__Set task__. Copy out all the data, word for word.

__Dataset extract__.
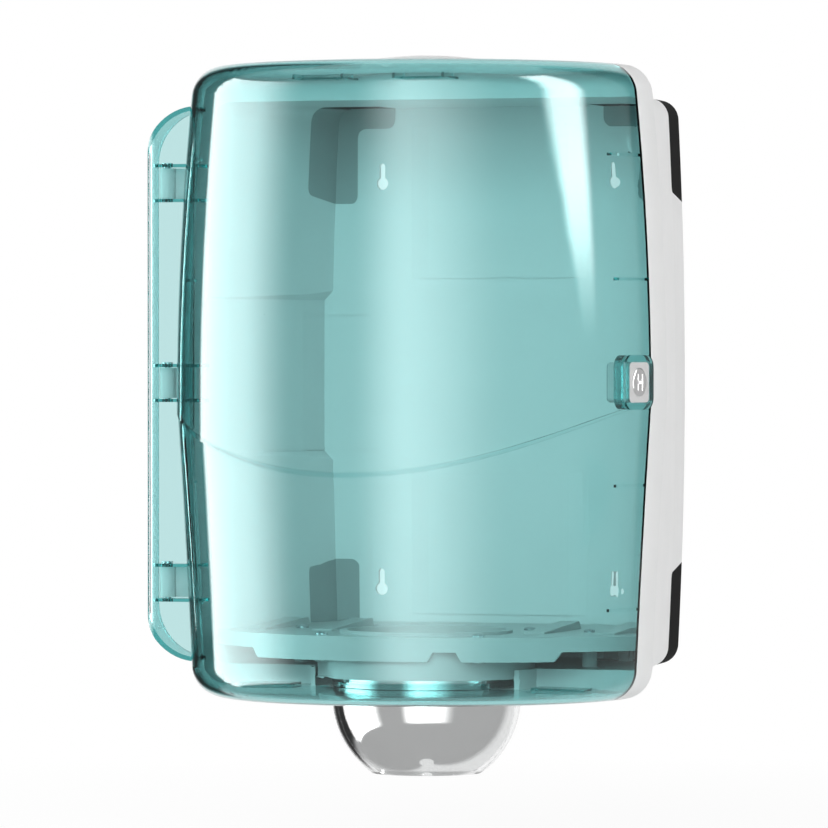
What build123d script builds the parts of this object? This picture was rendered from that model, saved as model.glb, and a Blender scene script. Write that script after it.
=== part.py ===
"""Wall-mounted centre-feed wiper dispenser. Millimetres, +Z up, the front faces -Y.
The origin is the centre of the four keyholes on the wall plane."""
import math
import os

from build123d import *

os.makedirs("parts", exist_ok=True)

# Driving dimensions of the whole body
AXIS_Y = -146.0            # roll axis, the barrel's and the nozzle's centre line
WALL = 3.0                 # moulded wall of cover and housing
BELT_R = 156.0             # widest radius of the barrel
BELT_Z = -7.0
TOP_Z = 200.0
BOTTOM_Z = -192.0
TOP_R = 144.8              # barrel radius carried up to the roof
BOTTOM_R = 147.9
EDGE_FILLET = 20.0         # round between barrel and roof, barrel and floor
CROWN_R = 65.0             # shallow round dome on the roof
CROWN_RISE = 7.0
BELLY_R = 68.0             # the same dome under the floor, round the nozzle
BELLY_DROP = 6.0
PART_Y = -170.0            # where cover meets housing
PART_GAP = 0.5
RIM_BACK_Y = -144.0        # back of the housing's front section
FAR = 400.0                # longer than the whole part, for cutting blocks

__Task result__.
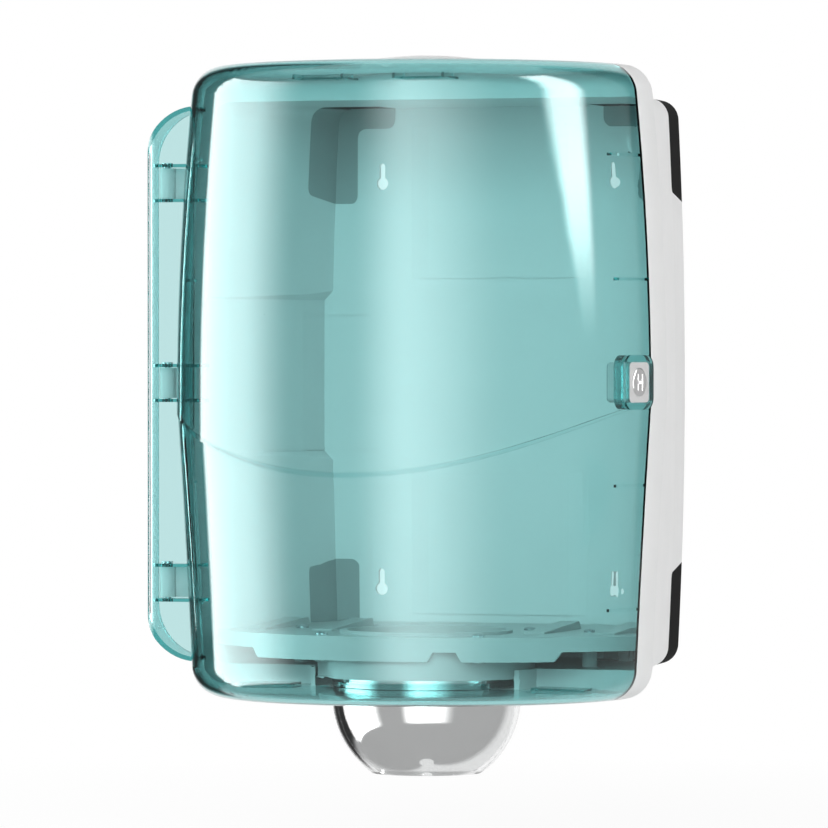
What build123d script builds the parts of this object? This picture was rendered from that model, saved as model.glb, and a Blender scene script. Write that script after it.
=== part.py ===
"""Wall-mounted centre-feed wiper dispenser. Millimetres, +Z up, the front faces -Y.
The origin is the centre of the four keyholes on the wall plane."""
import math
import os

from build123d import *

os.makedirs("parts", exist_ok=True)

# Driving dimensions of the whole body
AXIS_Y = -146.0            # roll axis, the barrel's and the nozzle's centre line
WALL = 3.0                 # moulded wall of cover and housing
BELT_R = 156.0             # widest radius of the barrel
BELT_Z = -7.0
TOP_Z = 200.0
BOTTOM_Z = -192.0
TOP_R = 144.8              # barrel radius carried up to the roof
BOTTOM_R = 147.9
EDGE_FILLET = 20.0         # round between barrel and roof, barrel and floor
CROWN_R = 65.0             # shallow round dome on the roof
CROWN_RISE = 7.0
BELLY_R = 68.0             # the same dome under the floor, round the nozzle
BELLY_DROP = 6.0
PART_Y = -170.0            # where cover meets housing
PART_GAP = 0.5
RIM_BACK_Y = -144.0        # back of the housing's front section
FAR = 400.0                # longer than the whole part, for cutting blocks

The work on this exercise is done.